Palmer began playing at the age of 14. Guitarist Johnny Dollar gave him his first break and Palmer went on to play locally. In 1970 he formed an R & B band called Communication that played throughout the city and the Midwest. Communication stayed together 10 years. They spent a year and a half backing Bobby Rush, including sessions with Rush for the famed Philadelphia International Records.

Palmer began playing the north side in the early ‘80s. His first gig was with harp wizard Sugar Blue. Shortly thereafter he joined the band Nightflight for two years, led by Gloria Hardiman. He went on to play a six-month stint with Little Johnny Christian. In 1985, Nightflight re-formed as Professor’s Blues Review. A highly sought after group, they played the 1986 Chicago Blues Festival. Otis Rush chose the band to tour with him in Europe, and would often request them as his opening act when he played at Chicago’s Kingston Mines. During that European tour, Palmer was part of an all-star jam at the Montreaux Jazz Festival that included Rush, Eric Clapton, Robert Cray, and the late Luther Allison.

Palmer’s standout guitar playing with the Review can be heard on the track, “Meet Me with Your Black Drawers On” on the Alligator compilation entitled The New Bluebloods: The Next Generation of Chicago Blues.” The song was a huge hit throughout the south, where Professor’s Blues Review won a Beach Music Award. In 1986, Palmer won recognition for his playing with the band when he received an award from AT&T at a local talent competition. Palmer also spent three years as a featured performer with the Kingston Mine’s All-Stars; the band that led the Blue Monday jams sessions at Chicago’s world-renowned blues club.

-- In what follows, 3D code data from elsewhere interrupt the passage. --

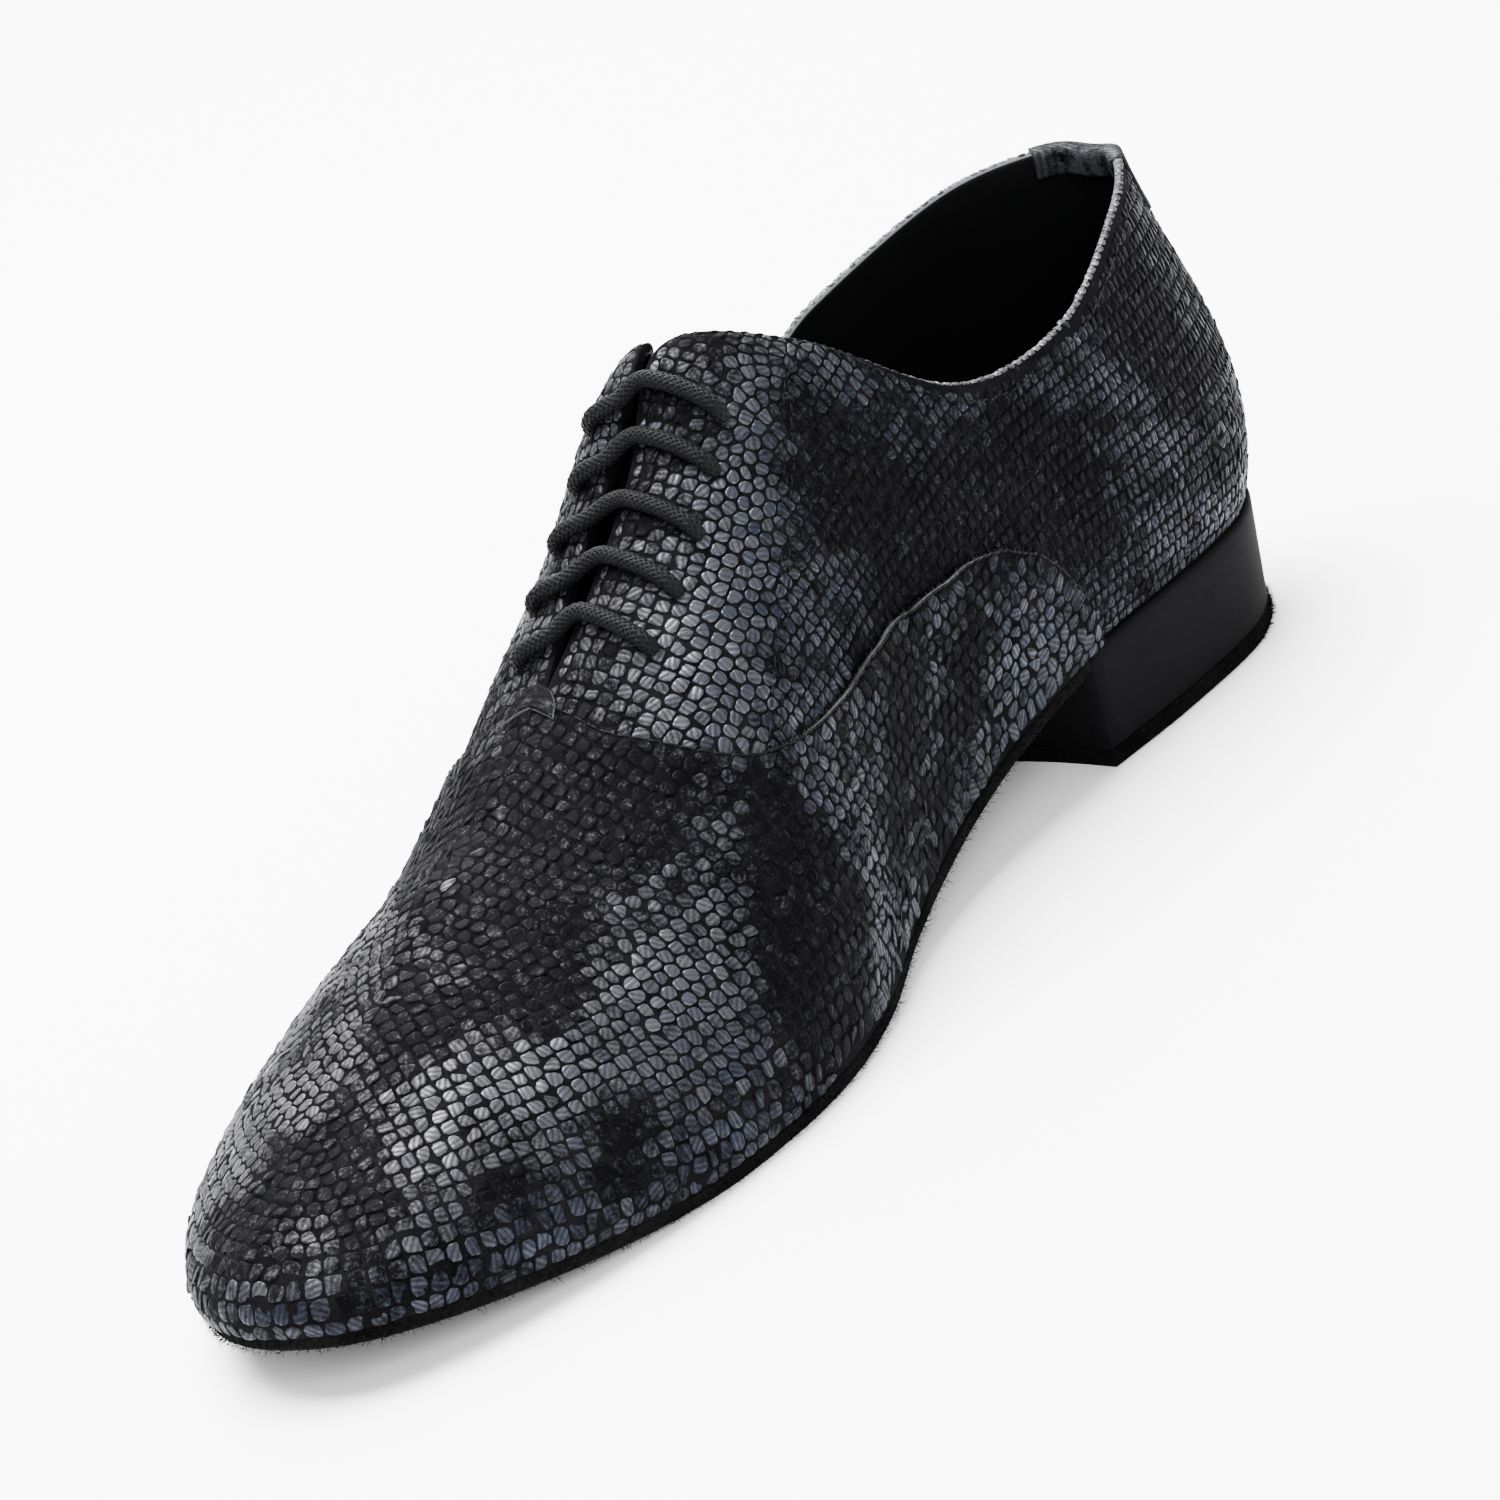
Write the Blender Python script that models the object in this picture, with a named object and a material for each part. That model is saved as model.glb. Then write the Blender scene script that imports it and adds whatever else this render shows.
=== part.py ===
"""A man's low-heeled dance shoe for the right foot, standing on the floor at z = 0.

The toe points along +X, the inner side of the foot is +Y and up is +Z.
Every curved piece is worked out from one function, outside(), which gives a point on
the outside of the upper from a place round the shoe and a share of the way up it.
"""

import math

import bmesh
import bpy
import numpy as np

# Sizes of the last and of the shoe over it, in metres
SHOE_LENGTH = 0.290
BALL_WIDTH = 0.097
SEAT_WIDTH = 0.058
BACK_HEIGHT = 0.0630
INSTEP_HEIGHT = 0.0960
THROAT_HEIGHT = 0.0620
TOE_HEIGHT = 0.0275
COLLAR_WIDTH = 0.055
SIDE_BULGE = 0.0064
TOE_SPRING = 0.0096

# Sizes of the pieces
WALL = 0.0018
VAMP_THICKNESS = 0.0011
VAMP_GAP = 0.0004
OUTSOLE_THICKNESS = 0.0028
SOLE_EDGE = 0.0010
INSOLE_THICKNESS = 0.0020
HEEL_LIFT = 0.0196
HEEL_LENGTH = 0.076
HEEL_TAPER = 0.0018
BREAST_HOLLOW = 0.0030
TOP_PIECE_THICKNESS = 0.0032
TOP_PIECE_CHAMFER = 0.0004
TONGUE_THICKNESS = 0.0016
TONGUE_TOP_WIDTH = 0.050
TONGUE_TOE_WIDTH = 0.036
LACING_GAP = 0.0042
EYELET_SETBACK = 0.0160
FAR_EYELET_SETBACK = 0.0085
EYELET_DIAMETER = 0.0042
LACE_DIAMETER = 0.0030
BACK_STRIP_WIDTH = 0.020
BACK_STRIP_DEPTH = 0.010
BACK_STRIP_INSIDE = 0.004
BACK_STRIP_THICKNESS = 0.0008
CLEARANCE = 0.0003

# The vamp's lower edge, as a share of the way up, keeps clear of the sole and heel
VAMP_FOOT = 0.012

# Where the bottom line changes, as shares of the length
SEAT_END = 0.20
BALL_START = 0.62
BALL_END = 0.75

# How finely the surfaces are divided
RIBS_PER_SECTION = 3
STEPS_UP = 10
STEPS_ACROSS = 4
SHORTEST_STEP = 0.012

# Sections from the back of the heel to the tip of the toe. Each has a rib on the inner
# side (near) and one on the outer side (far), and both end on the same top line.
# seat: how far the width follows SEAT_WIDTH instead of BALL_WIDTH
# near_x, far_x, top_x: shares of SHOE_LENGTH; near_y, far_y, middle_y: of the width
# collar: half opening as a share of COLLAR_WIDTH; laced: the same of LACING_GAP
# of: the size that near_top and far_top are shares of, above the bottom line
# bulge: share of SIDE_BULGE; rise and drop: of the top's height; reach: of the width
COLUMNS = (
    "seat", "near_x", "near_y", "far_x", "far_y", "top_x", "middle_y", "collar", "laced",
    "of", "near_top", "far_top", "bulge", "near_rise", "far_rise", "near_reach", "far_reach", "drop",
)
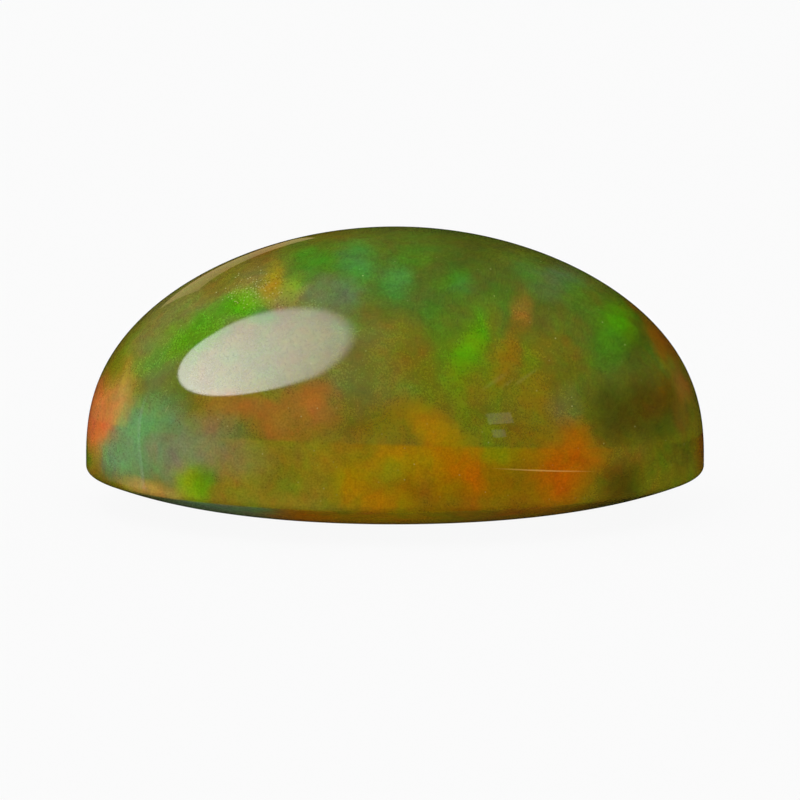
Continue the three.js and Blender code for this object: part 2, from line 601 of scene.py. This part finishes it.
# %% The body colour and the made-up patches
BODY_NOISE = (0.4, 2.0)  # waves to a millimetre, and how many finer waves ride on them
BODY_TURNS = (0.4, 0.6)  # between these two values of the noise, brown turns to olive
MADE_UP_LAYERS = [
    # waves to a millimetre, and for each of the three noises a colour, how strong it is, and how much the
    # noise rises with each millimetre upwards
    (0.30, (("sage", 0.95, 0.02), ("straw", 0.8, -0.02), ("lit_haze", 0.4, 0.0))),
    (0.42, (("green", 0.75, 0.01), ("ochre", 0.85, -0.03), ("mist", 0.5, 0.01))),
    (0.65, (("leaf", 0.65, 0.01), ("orange", 0.6, -0.035), ("jade", 0.7, 0.01))),
]
MADE_UP_STARTS = 0.50  # a colour starts where the noise passes this
MADE_UP_FULL = 0.72  # and has its full strength from here on
MADE_UP_LEVEL = 3.0  # the height in mm at which no noise is raised or lowered
MADE_UP_DETAIL = 1.0  # how many finer waves ride on those of the layers


def body_colour(tree, place):
    """Brown and olive by wide noise."""
    scale, detail = BODY_NOISE
    wide = add_node(tree, "ShaderNodeTexNoise", {"Vector": place, "Scale": scale, "Detail": detail})
    share = soft_share(tree, wide.outputs["Fac"], *BODY_TURNS)
    return mix_colours(tree, share, colour("brown"), colour("olive"))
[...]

Palmer was a featured performer at the 1988 Chicago Blues Festival, as part of the Youngbloods Guitar Set. He won rave reviews for his solo spot on the Crossroads Stage. In a festival that featured the world’s top blues guitarists such as B.B. King, Buddy Guy, Albert King and Son Seals, the Chicago Tribune wrote of Palmer’s performance, “his solos were some of the most distinctive and soulful to be heard the entire weekend.”

A creative musician, who is constantly seeking to add originality to his playing, Palmer’s encyclopedic musical knowledge allows him to refer to a wide range of styles in his solos. He can place the appropriate lick, whether it is Jeff Beck, Clapton, Albert King or Son Seals into a solo that totally surprises and delights. Palmer plays and sings with that West Side soul which is his birthright. His unique phrasing and unexpected notes take the blues to the next level, without compromising the feeling that is at the heart of the music.

Palmer was featured prominently at the 1997 Chicago Blues Festival. He made a solo appearance at the Gibson Guitars Crossroads stage leading a four piece band; played an unplugged set at the Juke Joint stage; and played his regular gig with the Joanna Connor Band. In 2001, Palmer branched out into session work. He was the guitar player of choice for a recording by Chicago blues and soul vocalist Johnny Drummer on Earwig Records for which he received widespread critical acclaim.